After losing his trademark swing loft in 2021, the 2019 AL MVP runner-up is lifting the ball more than ever in 2022. But it could be to his disadvantage.
The 2019 version of Alex Bregman was an absolute dynamo offensively. It was a Mike Trout-like season for the Astros third baseman, as he slugged 41 home runs, registered a .423 OBP and drew 121 walks while striking out just 83 times. Only Trout himself had a better wRC+ in the American League that year.
The 28-year-old Bregman is now roughly three years removed from his peak form and has been trying to rediscover it ever since. Though he remains an effective hitter who is still one of the tougher outs in baseball — he has a 132 wRC+, 6 home runs and 26 walks against 25 punchouts this season — his slash line of .229/.349/.424 through 42 games played is somewhat underwhelming.
Nagging injuries have played a large part in thwarting Bregman’s attempts to replicate his numbers from 2019, but in 2022 — a year where he has ostensibly been healthy — there’s a greater obstacle in the way:
Major League Baseball has changed the ball — essentially deadening it — and some of the results have been comical. Fewer fly balls are clearing fences, as seemingly a great number of them have died at the warning track. The sentiment is reflected by league-wide batted-ball data, particularly in one area:
Barrels are what most hitters strive to produce. They often result in extra bases or in a trot around the infield. But the deadened ball has made a tangible impact on them in 2022, given the data in the table above.
When it comes to Bregman, the complete lack of “juice” in the ball is especially relevant.
In hindsight, it’s fair to say that much of his power output in 2019 was hinged on the ball being effectively juiced. That season, the home run-to-barrel ratio was 59.4 percent, the second-highest in the Statcast era (2015-present). Things have changed since:
Barrels — and by extension, fly balls — are less valuable now. It’s a development that greatly affects Bregman — of his 41 home runs in 2019, 22 were not barreled, the high mark in the big leagues that year.
According to Baseball Savant, through 175 plate appearances in 2022, the former No. 2 overall pick has an 8.2 percent Barrel rate, which would be highest it’s ever been in a single season. While appearing to be a positive trend on the surface, the cost might outweigh the reward in Bregman’s case.
To put it in layman’s terms, hitting a ton of fly balls isn’t necessarily worth it this year if there isn’t a high-quality Barrel rate generated in the process. Bregman’s is only slightly above-average (league average = 7.8 percent).

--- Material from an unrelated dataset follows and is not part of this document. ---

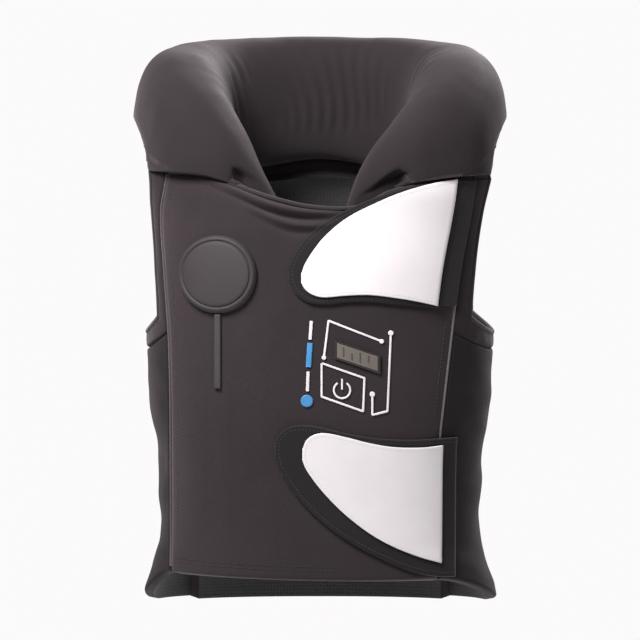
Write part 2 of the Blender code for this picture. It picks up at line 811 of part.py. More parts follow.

Presumably in an effort to rectify last year’s career-high ground ball rate, Bregman is lifting the ball more than he ever has and is also pulling the ball at a career-high clip. The extent to which he’s doing the former could be characterized as an overcorrection. It would be a viable, if not optimal blueprint in past years, but not this year. Not with the physical makeup of the ball.
Bregman has markedly reduced his ground ball rate from 2021, but one key casualty in adding substantial swing loft has been a decrease in line drives. In fact, Bregman’s current line-drive rate would be the lowest in his career. It’s likely had a negative effect on his Sweet Spot percentage, which is also at a low point.
In short, hitting more line drives would be beneficial:
Getting back to his line-drive roots may be the adjustment that elevates Bregman’s production to levels he’s failed to reach in recent years.
To be fair, it’s not something that is sorely needed. The unremarkable slash line notwithstanding, a 132 wRC+ is quite good. Bregman’s current pace has him on track to surpass his performances in 2021 and 2020. But it’s no secret that the LSU product yearns to be an MVP-caliber player again.
In order to regain that elite form, a swing change of sorts might be necessary. Fly-ball centric approaches just aren’t paying the dividends that they used to.